Don’t ever feed potato or tomato leaves to your livestock; put those leaves on the compost and they will be fine for decomposing.
But animals and humans should not eat them.
One canner will get fed to these 3 pigs in late afternoon along with their grain.
The other will be fed the following morning with their breakfast grain.
Pigs really enjoy garden vegetables. It’s good for them and it gives their pork a wonderful flavour.
When we eat pork from pigs we have raised and pastured, we KNOW what we are eating.
More importantly we not what we are not eating – chemicals or preservatives.
Nothing but awesome naturally raised pork. And the pigs have had a wonderful life while they are with us.
They get to run and play, wallow in the mud and sleep in the shade of the willows.
There is labour involved in growing an Animal Garden, there is no way around that.
But, if you put in the time you can grow your own animal feed for the cost of the seeds.
Using Pigs and Chickens to Clean up your Garden
Come late Fall just prior to butchering, let your pigs into the Animal Garden.
They will clean up whatever you have left for them. They’ll root up the soil again tilling it with their noses.
They’ll fertilize it too for the following year.
Chickens can be let in after your garden is well established. When seedlings are young, they are a temptation to chickens and they will massacre your garden in a very short time.
By mid-summer, you should be able to let your chickens in there to gather some of their own food.

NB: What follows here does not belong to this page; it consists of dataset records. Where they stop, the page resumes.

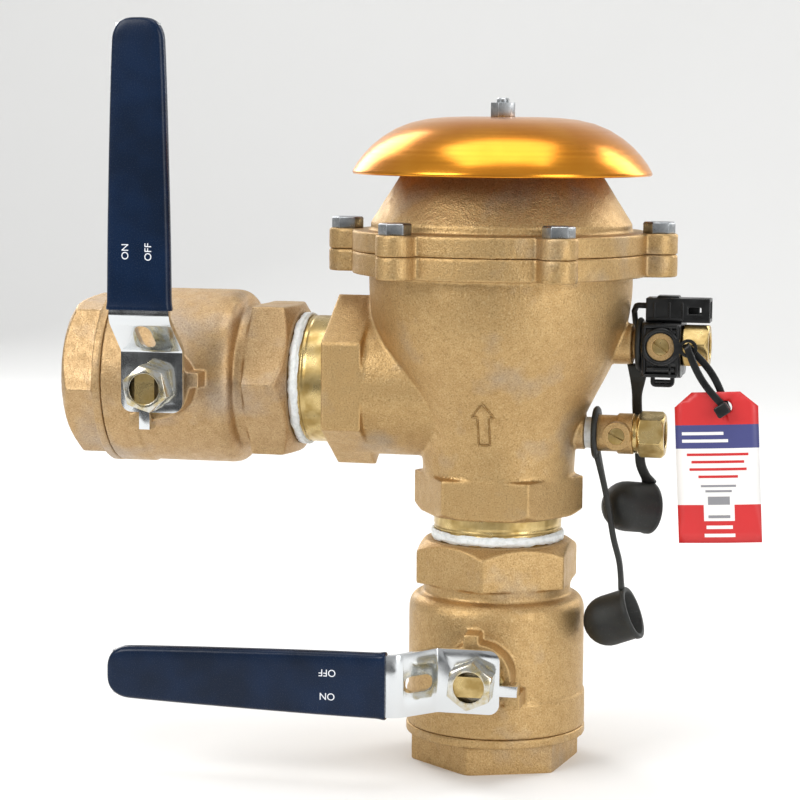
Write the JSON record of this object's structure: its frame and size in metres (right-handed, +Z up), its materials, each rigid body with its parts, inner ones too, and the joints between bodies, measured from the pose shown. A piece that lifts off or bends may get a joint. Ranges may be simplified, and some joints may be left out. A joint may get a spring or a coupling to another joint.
{
  "type": "backflow preventer",
  "caption": "Bronze pressure vacuum breaker with a vertical inlet, side outlet, lever ball valves, domed canopy, slotted test cocks, rubber caps and a clamp-on sensor.",
  "frame": {"origin": "centre of the inlet's mouth, at the bottom end of the riser", "axes": "+Z up the riser, outlet along -X, valve stems and levers towards -Y, test cocks along +X"},
  "size_m": [0.3303, 0.1522, 0.3505],
  "materials": {
    "cast_bronze": "sand cast, as cast",
    "turned_brass": "turned, bright",
    "chromed_steel": "bright plated",
    "plated_nut": "yellowish zinc plate",
    "stainless": "plain",
    "anodised_aluminium": "orange gold anodised",
    "vinyl_grip": "dip moulded, gloss",
    "ptfe": "white",
    "rubber": "moulded, matt",
    "nylon_black": "moulded, satin",
    "acetal": "moulded, natural",
    "spring_steel": "drawn wire",
    "card": "printed, coated",
    "cable_jacket": "extruded, matt"
  },
  "bodies": {
    "assembly": {"main_body": "cast_bronze", "bonnet": "cast_bronze", "bonnet_seal": "rubber", "bonnet_bolts": "stainless", "canopy": "anodised_aluminium", "canopy_stud": "stainless", "canopy_spacer_nut": "stainless", "canopy_lock_nut": "stainless", "check_guide": "acetal", "check_spring": "spring_steel", "air_spring": "spring_steel", "inlet_nipple": "turned_brass", "outlet_nipple": "turned_brass", "inlet_thread_tape": "ptfe", "outlet_thread_tape": "ptfe", "lower_cock_tape": "ptfe", "upper_cock_body": "cast_bronze", "upper_cock_end": "turned_brass", "upper_cock_seats": "ptfe", "lower_cock_body": "cast_bronze", "lower_cock_end": "turned_brass", "lower_cock_seats": "ptfe", "sensor_clamp_front": "nylon_black", "sensor_clamp_back": "nylon_black", "sensor_latch": "nylon_black", "sensor_connector": "nylon_black", "sensor_cable": "cable_jacket", "inlet_valve_body": "cast_bronze", "inlet_end_cap": "cast_bronze", "inlet_ball_seats": "ptfe", "inlet_stem_packing": "ptfe", "inlet_gland_nut": "turned_brass", "outlet_valve_body": "cast_bronze", "outlet_end_cap": "cast_bronze", "outlet_ball_seats": "ptfe", "outlet_stem_packing": "ptfe", "outlet_gland_nut": "turned_brass"},
    "inlet_lever": {"inlet_ball": "chromed_steel", "inlet_stem": "turned_brass", "inlet_handle": "chromed_steel", "inlet_grip": "vinyl_grip", "inlet_handle_nut": "plated_nut"},
    "outlet_lever": {"outlet_ball": "chromed_steel", "outlet_stem": "turned_brass", "outlet_handle": "chromed_steel", "outlet_grip": "vinyl_grip", "outlet_handle_nut": "plated_nut"},
    "upper_cock_plug": {"upper_cock_ball": "turned_brass", "upper_cock_stem": "turned_brass"},
    "lower_cock_plug": {"lower_cock_ball": "turned_brass", "lower_cock_stem": "turned_brass"},
    "check": {"check_poppet": "acetal", "check_seal": "rubber", "check_seal_retainer": "stainless"},
    "air_inlet": {"air_poppet": "acetal", "air_seal": "rubber"},
    "upper_cap": {"upper_cap": "rubber"},
    "lower_cap": {"lower_cap": "rubber"},
    "tag": {"cable_tie": "nylon_black", "hang_tag": "card"}
  },
  "joints": [
    {"name": "inlet_handle_turn", "type": "hinge", "parent": "assembly", "child": "inlet_lever", "pos_m": [0, -0.057, 0.053], "axis": [0, -1, 0], "range_deg": [0, 90]},
    {"name": "outlet_handle_turn", "type": "hinge", "parent": "assembly", "child": "outlet_lever", "pos_m": [-0.152, -0.057, 0.183], "axis": [0, -1, 0], "range_deg": [0, 90]},
    {"name": "upper_cock_turn", "type": "hinge", "parent": "assembly", "child": "upper_cock_plug", "pos_m": [0.0767, -0.012, 0.2035], "axis": [0, -1, 0], "range_deg": [0, 90]},
    {"name": "lower_cock_turn", "type": "hinge", "parent": "assembly", "child": "lower_cock_plug", "pos_m": [0.057, -0.012, 0.1615], "axis": [0, -1, 0], "range_deg": [0, 90]},
    {"name": "check_lift", "type": "slide", "parent": "assembly", "child": "check", "axis": [0, 0, 1], "range_m": [0, 0.014], "stiffness_N_per_m": 250, "springref_m": -0.02, "deforming": ["check_spring"]},
    {"name": "air_inlet_lift", "type": "slide", "parent": "assembly", "child": "air_inlet", "axis": [0, 0, 1], "range_m": [0, 0.014], "stiffness_N_per_m": 120, "springref_m": -0.012, "deforming": ["air_spring"]},
    {"name": "upper_cap_swing", "type": "hinge", "parent": "assembly", "child": "upper_cap", "pos_m": [0.066, 0, 0.2035], "axis": [1, 0, 0], "range_deg": [0, 60]},
    {"name": "lower_cap_swing", "type": "hinge", "parent": "assembly", "child": "lower_cap", "pos_m": [0.0463, 0, 0.1615], "axis": [1, 0, 0], "range_deg": [-60, 0]},
    {"name": "tag_swing", "type": "hinge", "parent": "assembly", "child": "tag", "pos_m": [0.0897, -0.015, 0.2035], "axis": [0, -1, 0], "range_deg": [0, 60]}
  ]
}
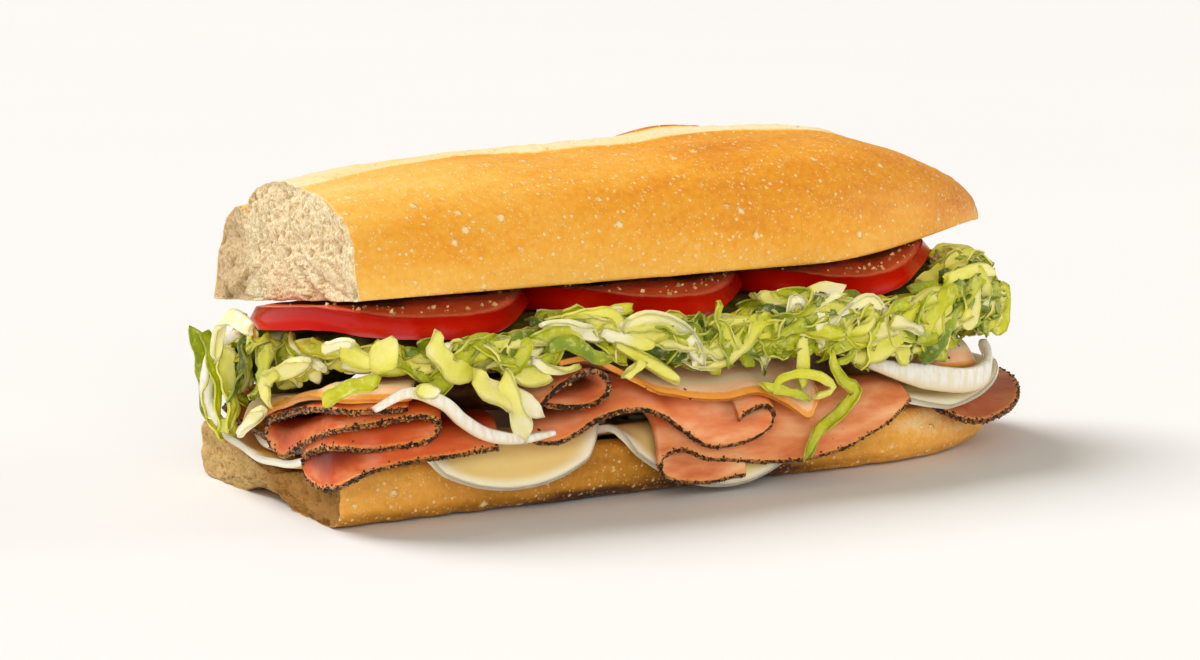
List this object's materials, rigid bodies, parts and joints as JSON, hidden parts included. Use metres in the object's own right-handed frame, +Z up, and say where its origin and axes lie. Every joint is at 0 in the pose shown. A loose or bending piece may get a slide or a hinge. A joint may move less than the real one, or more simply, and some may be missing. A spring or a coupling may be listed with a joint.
{
  "type": "submarine sandwich",
  "caption": "Half a long soft roll, cut across at one end, filled in layers with folded pepper-rimmed ham, cheese, onion, shredded lettuce and tomato.",
  "frame": {"origin": "on the flat underside of the roll's base half, midway between its sides, where it rests", "axes": "+Z up, +X along the roll from the cut end to the rounded heel, -Y the open front where the folded slices show"},
  "size_m": [0.2032, 0.1014, 0.0782],
  "materials": {
    "crust": "matte baked crust with a cream crumb where it is cut",
    "cheese": "smooth satin",
    "ham": "moist, with a ground pepper rim",
    "rind_ham": "moist, with an orange rind",
    "onion": "translucent and moist",
    "tomato": "glossy and wet",
    "leaf": "crisp leaf, green to pale rib"
  },
  "bodies": {
    "root": {"top_bread": "crust", "bottom_bread": "crust", "cheese_1": "cheese", "cheese_2": "cheese", "cheese_3": "cheese", "cheese_4": "cheese", "ham_heel": "ham", "ham_left": "ham", "ham_right": "ham", "ham_corner": "ham", "ham_corner_rind": "rind_ham", "ham_front": "ham", "ham_low": "ham", "ham_upper_rind": "rind_ham", "onion_1": "onion", "onion_2": "onion", "onion_3": "onion", "tomato_1": "tomato", "tomato_2": "tomato", "tomato_3": "tomato", "lettuce": "leaf"}
  },
  "joints": []
}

If you are concerned about them doing too much damage, you could put them in your garden about 2 hours before dusk.
When dusk rolls around, the chickens will most likely already be back in their coop.
Start to grow your own animal feed – you will be surprised at how much money you can save.
Let your animals do some work for you while they are with you.
They love to work and you will love the benefits.